Nella discussione parlamentare, al di là delle diverse posizioni che ci possono essere sulla gpa, come democratici siamo stati tutti contro il ddl Varchi, che ha introdotto da noi il cosiddetto reato universale, che tale non può essere, punisce però gli italiani e le italiane che ricorrono alla gpa anche se lo fanno in Paesi in cui è possibile. Una mostruosità giuridica, che finisce per criminalizzare anche i figli nati da gpa e chiudere ogni discussione sul loro riconoscimento. Per tornare alla domanda, fatta salva la lotta allo sfruttamento del corpo femminile – e nel mondo c’è tantissimo sfruttamento delle donne e del loro corpo – e quindi l’attenzione alle condizioni in cui avviene la gestazione per altri, penso che vada presa sul serio e rispettata la scelta di chi accetta di portare avanti una maternità solidale.

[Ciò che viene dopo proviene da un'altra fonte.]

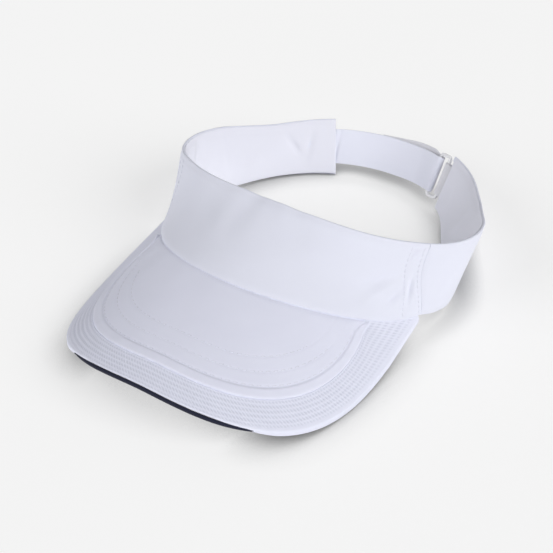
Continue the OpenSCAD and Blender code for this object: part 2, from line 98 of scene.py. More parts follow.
# ---- Surfaces that everything hangs on ----


def sind(a):
    return np.sin(np.radians(a))


def cosd(a):
    return np.cos(np.radians(a))


def vec(*parts):
    return np.stack(np.broadcast_arrays(*parts), -1).astype(float)


def unit(v):
    return v / np.linalg.norm(v, axis=-1, keepdims=True)


def bump(x, width):
    """A smooth bell that is 1 at 0 and close to nothing at twice the width."""
    return np.exp(-(x / width) ** 2)


def ramp(x, low, high):
    t = np.clip((x - low) / (high - low), 0, 1)
    return t * t * (3 - 2 * t)


def turned(x, y, slant):
    """Distances along and beside a line at this slant in degrees."""
    return x * cosd(slant) + y * sind(slant), y * cosd(slant) - x * sind(slant)


def wrapped(a):
    return np.where(a > 180, a - 360, a)


def ring_plan(a):
    share = np.clip((wrapped(a) - TUCK_FROM) / TUCK_SPAN, 0, 1)
    reach = np.where(cosd(a) > 0, BAND_FRONT, BAND_REAR)
    return BAND_HALF_W * sind(a) - TUCK * sind(180 * share) ** 2, OPENING_Y - reach * cosd(a)


def bill_z(x, y):
    rise = BILL_SLOPE * (y - (OPENING_Y - BILL_WIDE_Y - BILL_REACH))
    return BILL_FRONT_Z + rise - BILL_CROWN * x * x * (1 + CROWN_STEEPEN * (x / 90) ** 2)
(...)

Altrimenti si corre il rischio di rendere mute le altre.
Lei scrive: “Siamo il Paese che ha il tasso di occupazione femminile tra i più bassi nell’Unione europea: metà delle donne non lavora, non è autonoma economicamente”. Come mai?
Perché non abbiamo mai adeguato l’organizzazione sociale e del lavoro, il nostro welfare, al mutamento avvenuto nella vita delle donne. Il lavoro di cura ricade in gran parte su di loro. Siamo un paese bloccato da enormi disuguaglianze di genere, a cominciare da quella sull’uso del tempo. Per questo ritengo essenziale la battaglia per i congedi paritari, per un congedo di paternità di cinque mesi come quello della madre, ma in generale vanno sostenute tutte le politiche di condivisione del lavoro di cura e di sostegno al lavoro delle donne.